Et pourtant, Chadwick Boseman ne parvient pas tout à fait à sauver Get on Up de son lent enlisement dans un flot de chromos sépia accolés les uns aux autres comme les pièces d’un puzzle. Certes, tout ou presque y est : l’enfance dans les bois, abandonné par sa mère à la furie d’un père violent ; le boulot de rabatteur pour rameuter des soldats au bordel de sa tante ; les "battles royale", au cours desquelles il combat à l’aveugle, une main attachée dans le dos, pour un public essentiellement blanc ; les sermons enflammés psalmodiés façon transe par le bishop Daddy Grace ; les premiers coups tordus et la prison, où il devient "Music Box" ; la rencontre décisive avec Bobby Byrd et l’inéluctable ascension vers la gloire de celui qui sait qu’une bonne étoile veille sur lui – mort-né, il ne doit la vie qu’à l’air insufflé dans ses poumons par sa tante, in extremis.
Il y a tout ça, et il y a le reste aussi : les concerts, les violences, les femmes, les amendes infligées aux musiciens, les hauts et les bas dans l’Amérique d’avant Martin Luther King Jr et dans celle d’après Martin Luther King Jr. Les fans savent, et plusieurs biographies existent qui permettent d’en apprendre encore plus – dont celle, monumentale et superbement illustrée, de Philippe Manoeuvre, parue aux éditions du Chêne en 2007.
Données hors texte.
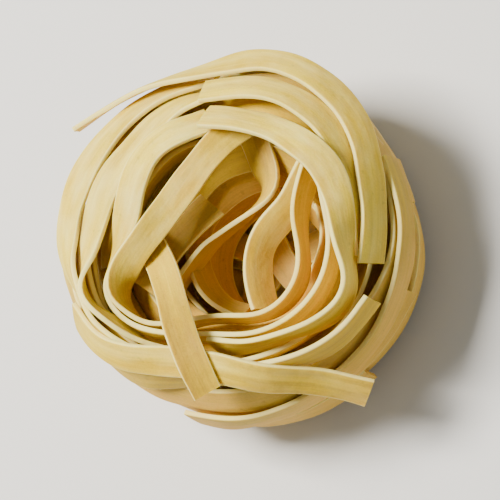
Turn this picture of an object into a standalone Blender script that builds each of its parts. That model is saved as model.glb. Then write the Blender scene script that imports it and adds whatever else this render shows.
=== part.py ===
"""A dry tagliatelle nest, as one solid out to the uneven outline of its coiled ribbons.

The nest stands on its flat underside at z = 0, with its hollow open upwards. All sizes are metres, +Z up, and
the origin is the middle of the underside. A core fills the coil: it is a UV sphere whose latitudes are laid
along the nest's section, from the underside round the wall and over the rim to the floor of the hollow. The
ribbons that show are strips wound on that core, some lying on it and some standing on edge, and the ribbon ends
that leave the coil are strips with a square cut. All of them are joined to the core.
"""

import math

import bpy
from mathutils import Vector

MM = 0.001

# Driving dimensions
NEST_RADIUS = 33.0 * MM
NEST_HEIGHT = 35.5 * MM
FOOT_RADIUS = 23.0 * MM
RIM_RADIUS = 23.5 * MM
HOLLOW_RADIUS = 14.0 * MM
HOLLOW_FLOOR = 10.0 * MM
HOLLOW_CENTRE = Vector((4.0 * MM, -1.5 * MM))
RIBBON_WIDTH = 6.4 * MM
RIBBON_THICKNESS = 1.1 * MM

# How finely the core and the strips are divided
LONGITUDES = 56
LATITUDES = 26
FOOT_LATITUDES = 2
SECTION_STEPS = 30
STRIP_PIECE = 5.0 * MM

# The coil's unevenness: (waves round the nest, share of the radius or height, phase in radians)
OUTLINE_WAVES = ((2, 0.022, 0.9), (3, 0.018, 2.4), (5, 0.008, 0.3))
RIM_WAVES = ((1, 0.030, 2.3), (2, 0.020, 0.4), (4, 0.012, 1.7))

# How far a lying strip's outer face stands off the core, for each layer, and how deep its root goes
LAYER_LIFTS = (1.0 * MM, 1.9 * MM, 2.8 * MM)
ROOT_DEPTH = 2.4 * MM
EDGE_LIFT = 0.6 * MM

PASTA_COLOUR = (0.80, 0.66, 0.36, 1.0)
PASTA_ROUGHNESS = 0.62


def clear_scene():
    for obj in list(bpy.data.objects):
        bpy.data.objects.remove(obj, do_unlink=True)


def pasta_material():
    material = bpy.data.materials.new("dry_pasta")
    material.use_nodes = True
    shader = material.node_tree.nodes["Principled BSDF"]
    shader.inputs["Base Color"].default_value = PASTA_COLOUR
    shader.inputs["Roughness"].default_value = PASTA_ROUGHNESS
    return material


def catmull_rom(points, steps):
    """A smooth line through points, ends included, with evenly many pieces between each two."""
    padded = [points[0] * 2 - points[1], *points, points[-1] * 2 - points[-2]]
    line = []
    for a, b, c, d in zip(padded, padded[1:], padded[2:], padded[3:]):
        for i in range(steps):
            t = i / steps
            cubic = 3 * b - a - 3 * c + d
            line.append(0.5 * (2 * b + (c - a) * t + (2 * a - 5 * b + 4 * c - d) * t**2 + cubic * t**3))
    line.append(points[-1].copy())
    return line


def smooth_step(value):
    t = min(max(value, 0.0), 1.0)
    return t * t * (3.0 - 2.0 * t)


def waves(angle, table):
    return sum(share * math.sin(count * angle + phase) for count, share, phase in table)


class NestSurface:
    """The core's surface: a place for each angle round the nest and each distance along its section."""

    def __init__(self):
        corners = [
            Vector((FOOT_RADIUS, 0.0)),
            Vector((NEST_RADIUS * 0.88, NEST_HEIGHT * 0.10)),
            Vector((NEST_RADIUS * 0.98, NEST_HEIGHT * 0.28)),
            Vector((NEST_RADIUS, NEST_HEIGHT * 0.52)),
            Vector((NEST_RADIUS * 0.96, NEST_HEIGHT * 0.76)),
            Vector((NEST_RADIUS * 0.86, NEST_HEIGHT * 0.93)),
            Vector((RIM_RADIUS, NEST_HEIGHT)),
            Vector((HOLLOW_RADIUS + 4.5 * MM, NEST_HEIGHT * 0.93)),
            Vector((HOLLOW_RADIUS + 1.2 * MM, NEST_HEIGHT * 0.74)),
            Vector((HOLLOW_RADIUS, NEST_HEIGHT * 0.52)),
            Vector((HOLLOW_RADIUS * 0.90, HOLLOW_FLOOR + 2.5 * MM)),
            Vector((HOLLOW_RADIUS * 0.55, HOLLOW_FLOOR)),
            Vector((0.0, HOLLOW_FLOOR)),
        ]
        self.line = [Vector((0.0, 0.0)), *catmull_rom(corners, SECTION_STEPS)]
        self.lengths = [0.0]
        for a, b in zip(self.line, self.line[1:]):
            self.lengths.append(self.lengths[-1] + (b - a).length)
        self.whole = self.lengths[-1]

    def section_point(self, distance):
        """(radius, height) at a distance along the section from the underside's middle."""
        i = 0
        while i < len(self.line) - 2 and self.lengths[i + 1] < distance:
            i += 1
        share = (distance - self.lengths[i]) / (self.lengths[i + 1] - self.lengths[i])
        return self.line[i].lerp(self.line[i + 1], share)

    def place(self, angle, distance):
        flat = self.section_point(distance)
        radius = flat.x * (1.0 + waves(angle, OUTLINE_WAVES))
        height = flat.y * (1.0 + waves(angle, RIM_WAVES) * flat.y / NEST_HEIGHT)
        inwards = smooth_step((distance / self.whole - 0.55) / 0.2)
        return Vector(
            (
                radius * math.cos(angle) + HOLLOW_CENTRE.x * inwards,
                radius * math.sin(angle) + HOLLOW_CENTRE.y * inwards,
                max(height, 0.0),
            )
        )

    def frame(self, angle, distance):
        """The place there, the direction along the section, and the direction out of the core."""
        small = 0.2 * MM
        along = self.place(angle, distance + small) - self.place(angle, distance - small)
        around = self.place(angle + 0.01, distance) - self.place(angle - 0.01, distance)
        return self.place(angle, distance), along.normalized(), around.cross(along).normalized()


def nest_core(surface, collection, material):
    """The coil's filling: a UV sphere whose latitudes follow the nest's section."""
    bpy.ops.mesh.primitive_uv_sphere_add(segments=LONGITUDES, ring_count=LATITUDES, radius=1.0)
    core = bpy.context.active_object
    core.name = "pasta_nest"
    for vertex in core.data.vertices:
        angle = math.atan2(vertex.co.y, vertex.co.x)
        latitude = math.acos(max(-1.0, min(1.0, -vertex.co.z))) / math.pi * LATITUDES
        if latitude < FOOT_LATITUDES:
            distance = FOOT_RADIUS * latitude / FOOT_LATITUDES
        else:
            share = (latitude - FOOT_LATITUDES) / (LATITUDES - FOOT_LATITUDES)
            distance = FOOT_RADIUS + (surface.whole - FOOT_RADIUS) * share
        vertex.co = surface.place(angle, distance)
    core.data.materials.append(material)
    core.data.shade_smooth()
    move_to(core, collection)
    return core


def move_to(obj, collection):
    for owner in list(obj.users_collection):
        owner.objects.unlink(obj)
    collection.objects.link(obj)


def strip_grid(name, stations, collection):
    """A flat grid one cell wide and so many stations long, as a hidden helper, with its corners in rows."""
    bpy.ops.mesh.primitive_grid_add(x_subdivisions=stations - 1, y_subdivisions=1, size=2.0)
    strip = bpy.context.active_object
    strip.name = name
    strip.hide_render = True
    strip.display_type = "WIRE"
    move_to(strip, collection)
    return strip


def thicken(strip, thickness):
    """Gives the grid that thickness, half of it to each side."""
    solidify = strip.modifiers.new("ribbon_thickness", "SOLIDIFY")
    solidify.thickness = thickness
    solidify.offset = 0.0


def wound_strip(name, surface, start, sweep, heights, lean, low, high, collection):
    """A strip wound on the core. heights are its middle's distances along the section at even steps round its
    sweep, and lean turns it from lying (0) to standing on edge (90 degrees). Its two faces are low and high off
    the core's surface at its middle."""
    middle = catmull_rom([Vector((height * MM, 0.0)) for height in heights], 12)
    stations = max(8, round(abs(sweep) * NEST_RADIUS * 0.85 / STRIP_PIECE))
    strip = strip_grid(name, stations, collection)
    for vertex in strip.data.vertices:
        share = (vertex.co.x + 1.0) / 2.0
        side = vertex.co.y * RIBBON_WIDTH / 2.0
        at = share * (len(middle) - 1)
        before = min(int(at), len(middle) - 2)
        distance = middle[before].lerp(middle[before + 1], at - before).x
        place, along, out = surface.frame(start + sweep * share, distance)
        across = along * math.cos(lean) + out * math.sin(lean)
        vertex.co = place + across * side + out * (low + high) / 2.0
    thicken(strip, high - low)
    return strip


def loose_end(name, places, leans, collection):
    """A straight-cut strip through the places, in millimetres. Its face leans from upright (0) to level (90)."""
    line = catmull_rom([Vector(place) * MM for place in places], 4)
    strip = strip_grid(name, len(line), collection)
    for vertex in strip.data.vertices:
        station = round((vertex.co.x + 1.0) / 2.0 * (len(line) - 1))
        lean = math.radians(leans[0] + (leans[1] - leans[0]) * station / (len(line) - 1))
        travel = (line[min(station + 1, len(line) - 1)] - line[max(station - 1, 0)]).normalized()
        level = travel.cross(Vector((0.0, 0.0, 1.0))).normalized()
        upright = level.cross(travel)
        across = upright * math.cos(lean) + level * math.sin(lean)
        vertex.co = line[station] + across * vertex.co.y * RIBBON_WIDTH / 2.0
    thicken(strip, RIBBON_THICKNESS)
    return strip


def join_on(core, piece):
    union = core.modifiers.new("join_" + piece.name, "BOOLEAN")
    union.operation = "UNION"
    union.solver = "EXACT"
    union.object = piece


def main():
    clear_scene()
    nest = bpy.data.collections.new("tagliatelle_nest")
    helpers = bpy.data.collections.new("nest_helpers")
    bpy.context.scene.collection.children.link(nest)
    bpy.context.scene.collection.children.link(helpers)
    surface = NestSurface()
    core = nest_core(surface, nest, pasta_material())
    # Strips lying on the coil: degrees of start and sweep, millimetres along the section, layer
    lying = (
        (20, 250, (33, 36, 34), 0),
        (200, 240, (35, 32, 37), 0),
        (300, 270, (42, 45, 41), 1),
        (95, 230, (44, 40, 46), 0),
        (0, 220, (51, 53, 49), 0),
        (170, 260, (50, 55, 51), 1),
        (250, 200, (60, 58, 62), 0),
        (75, 210, (57, 62, 66), 2),
        (120, 170, (66, 69, 67), 1),
        (330, 140, (68, 66, 70), 0),
        (60, 150, (76, 79, 75), 0),
        (200, 170, (84, 81, 86), 0),
        (10, 190, (88, 91, 89), 0),
    )
    for i, (start, sweep, heights, layer) in enumerate(lying):
        name = f"lying_{i + 1:02d}"
        turn = (math.radians(start), math.radians(sweep))
        join_on(core, wound_strip(name, surface, *turn, heights, 0.0, -ROOT_DEPTH, LAYER_LIFTS[layer], helpers))
    # Strips standing on edge round the low side of the rim: start, sweep, millimetres along the section, lean
    standing = (
        (215, 150, (64, 63, 61), 60),
        (235, 155, (69, 70, 68), 75),
        (205, 165, (75, 76, 75), 95),
    )
    for i, (start, sweep, heights, lean) in enumerate(standing):
        name = f"standing_{i + 1:02d}"
        turn = (math.radians(start), math.radians(sweep))
        faces = (EDGE_LIFT - RIBBON_THICKNESS / 2.0, EDGE_LIFT + RIBBON_THICKNESS / 2.0)
        join_on(core, wound_strip(name, surface, *turn, heights, math.radians(lean), *faces, helpers))
    # The ends that leave the coil, from their root inside the core to their cut tip, and how they lean
    loose = (
        ("loose_low_front", ((-4, -24, 27), (8, -29, 26), (19, -33, 20), (28, -36, 13)), (62, 55)),
        ("loose_back_left", ((2, 27, 31), (-12, 28, 32), (-23, 26, 32), (-33, 22, 31)), (8, 12)),
        ("loose_right", ((26, -6, 20), (31, 3, 21), (34, 11, 23), (37, 20, 24)), (6, 10)),
        ("loose_left_low", ((-20, 20, 12), (-29, 12, 11), (-34, 2, 10), (-38, -9, 8)), (-6, 4)),
        ("loose_back_top", ((10, 22, 31), (2, 25, 34), (-5, 29.5, 36.2), (-11.5, 35, 37.8)), (30, 38)),
    )
    for name, places, leans in loose:
        join_on(core, loose_end(name, places, leans, helpers))


main()
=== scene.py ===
"""A dry tagliatelle nest made of its separate ribbons.

Each ribbon is first drawn as a route: places of its middle line, and how far its upper edge leans. The
ribbons are then laid one after another, as on a drying tray, so that each one bends round those that
already lie there. Routes and forces are in millimetres; the finished mesh is in metres, in the frame of the
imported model. A lean is in degrees: 0 stands on edge, and 90 or -90 lies flat. It is positive where the upper
edge leans to the right of the way the ribbon runs, which is outwards where it runs anticlockwise.
"""

import math
import random
from collections import namedtuple

import bpy
import numpy as np
from mathutils import Matrix, Vector
from mathutils.bvhtree import BVHTree


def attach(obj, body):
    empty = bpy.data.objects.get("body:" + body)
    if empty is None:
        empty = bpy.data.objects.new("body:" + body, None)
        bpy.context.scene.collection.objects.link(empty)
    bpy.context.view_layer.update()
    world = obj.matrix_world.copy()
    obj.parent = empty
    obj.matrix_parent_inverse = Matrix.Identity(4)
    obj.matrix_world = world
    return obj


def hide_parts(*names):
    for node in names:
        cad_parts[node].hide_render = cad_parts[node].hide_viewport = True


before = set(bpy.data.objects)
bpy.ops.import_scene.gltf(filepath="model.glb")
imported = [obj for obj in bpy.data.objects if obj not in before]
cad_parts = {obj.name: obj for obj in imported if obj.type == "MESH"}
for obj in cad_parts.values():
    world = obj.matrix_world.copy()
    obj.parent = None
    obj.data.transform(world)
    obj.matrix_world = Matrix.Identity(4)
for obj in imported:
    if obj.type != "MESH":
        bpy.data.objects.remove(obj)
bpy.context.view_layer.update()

MM = 0.001
UP = np.array((0.0, 0.0, 1.0))

# The ribbon: rolled egg dough cut by a bronze die
RIBBON_WIDTH = 6.3
RIBBON_THICKNESS = 1.05
EDGE_ROUNDING = 0.22
WIDTH_SPREAD = 0.18
CUPPING = 0.34
CUPPING_SHARES = (0.2, 1.0)
SKEW_OF_ENDS = 0.6

# Ripples that drying leaves, as (height, wave length over 2 pi): of the cut edges, and of the faces
EDGE_RIPPLES = ((0.09, 3.7), (0.05, 1.7))
FACE_RIPPLES = ((0.10, 5.1), (0.06, 2.3))

# The coil: the hollow's middle, the hoops inside the coil, and how far a hoop strays from its circle
HOLLOW_CENTRE = np.array((4.0, -1.5))
CORE_HEIGHTS = (6.0, 11.0, 16.0, 21.0)
CORE_RADII = (19.5, 23.8, 28.0)
CORE_LEAN = 42.0
CORE_SWEEP = 335
HOOP_STEP = 38
STRAY_RADIUS = 0.8
STRAY_HEIGHT = 0.9
STRAY_LEAN = 9.0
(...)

Premier biopic consacré au Godfather of Soul incarné par un sosie bluffant. © Universal pictures
En prenant le risque de la quasi-exhaustivité, Tate Taylor survole plus qu’il n’approfondit, résume plus qu’il ne donne à sentir, prêtant souvent le flanc à un cinéma-Wikipédia terne, pour ne pas dire fade. Rapidement évacuées, les scènes à dimension politique simplifient ainsi à outrance les rapports pour le moins compliqués que James Brown entretint tout au long de sa vie avec la cause africaine-américaine.
Bien entendu, le film insiste sur le concert du 5 avril 1968, à Boston, qui suit l’assassinat de Martin Luther King Jr, et sur le rôle pacificateur que Brown joua ce jour-là en affrontant son propre public. Mais de la March Against Fear de 1966 aux côtés de Stokely Carmichael au soutien apporté au démocrate Hubert Humphrey qui lui valut le surnom de Sold Brother Number One dans les rangs des Black Panthers, le spectateur ne saura pas grand-chose.
Des contradictions
Entre "Say It Loud, I’m Black and I’m Proud" et son engagement en faveur du républicain Richard Nixon en 1972 qui lui valut un autre surnom infamant (James Brown-Nixon’s Clown), entre ses concerts au Vietnam pour réconforter les soldats noirs et son amitié pour le notoirement raciste sénateur de Caroline du Sud Strom Thurmond, il y a comme un embrouillamini de contradictions qui auraient sans doute mérité d’être creusé.
Si Get on Up demeure malgré tout une sympathique introduction au riche univers du Hardest Working Man in Show Business, certains oublis – ou ellipses – pourront fâcher les aficionados. Les mélomanes regretteront ainsi que le choix de l’anecdote ait pris le pas sur l’itinéraire même du musicien, de ses premiers groupes aux révolutions rythmiques qu’il opéra, dans les années 1970 notamment.
Bande annonce de Get on up, de Tate Taylor, avec Chadwick Boseman.
Les Africains, bien sûr, regretteront que les tournées du Soul Brother sur le continent soient totalement passées sous silence. Dans son livre, Philippe Manoeuvre raconte comment, en 1968, James Brown découvre l’Afrique : après avoir mis le feu au stade de Dakar, il se recueille à Gorée d’où il rapportera "une lourde chaîne d’esclave, qu’il gardera chez lui, l’exhibant aux journalistes de passage comme son plus précieux trésor". L’histoire se poursuit, dans les années 1970, au Cameroun, au Togo, au Zaïre. Crime de lèse-majesté, Get on Up fait l’impasse sur le concert "The Rumble in the Jungle" organisé par Don King en marge du combat du siècle opposant Muhammad Ali à George Foreman. "James est dans sa phase ‘Dead on the Super Heavy Funk’", écrit Manoeuvre.
James ne chante plus : il sacre, ahane, s’exprime par cris gutturaux, onomatopées… C’est une locomotive humaine, gare au train de marchandises derrière ! Son groupe met le stade KO, littéralement. Repérant soudain Ali au milieu de la fosse, James plonge dans la masse… Confusion, folie, émeute, messe noire." Et un peu plus tard, et un peu moins noble, il y aura aussi le Gabon où, pour 160 000 dollars et un aller-retour d’un Boeing d’Air Gabon entre le Texas et Libreville, le jeune président Omar Bongo s’offre le beat du Godfather… Aujourd’hui, pour retrouver l’âme du grand frère parti un jour de Noël, en 2006, cela coûte un peu moins cher. Il ne faut qu’un simple diamant : celui que l’on pose délicatement sur une galette de vinyle.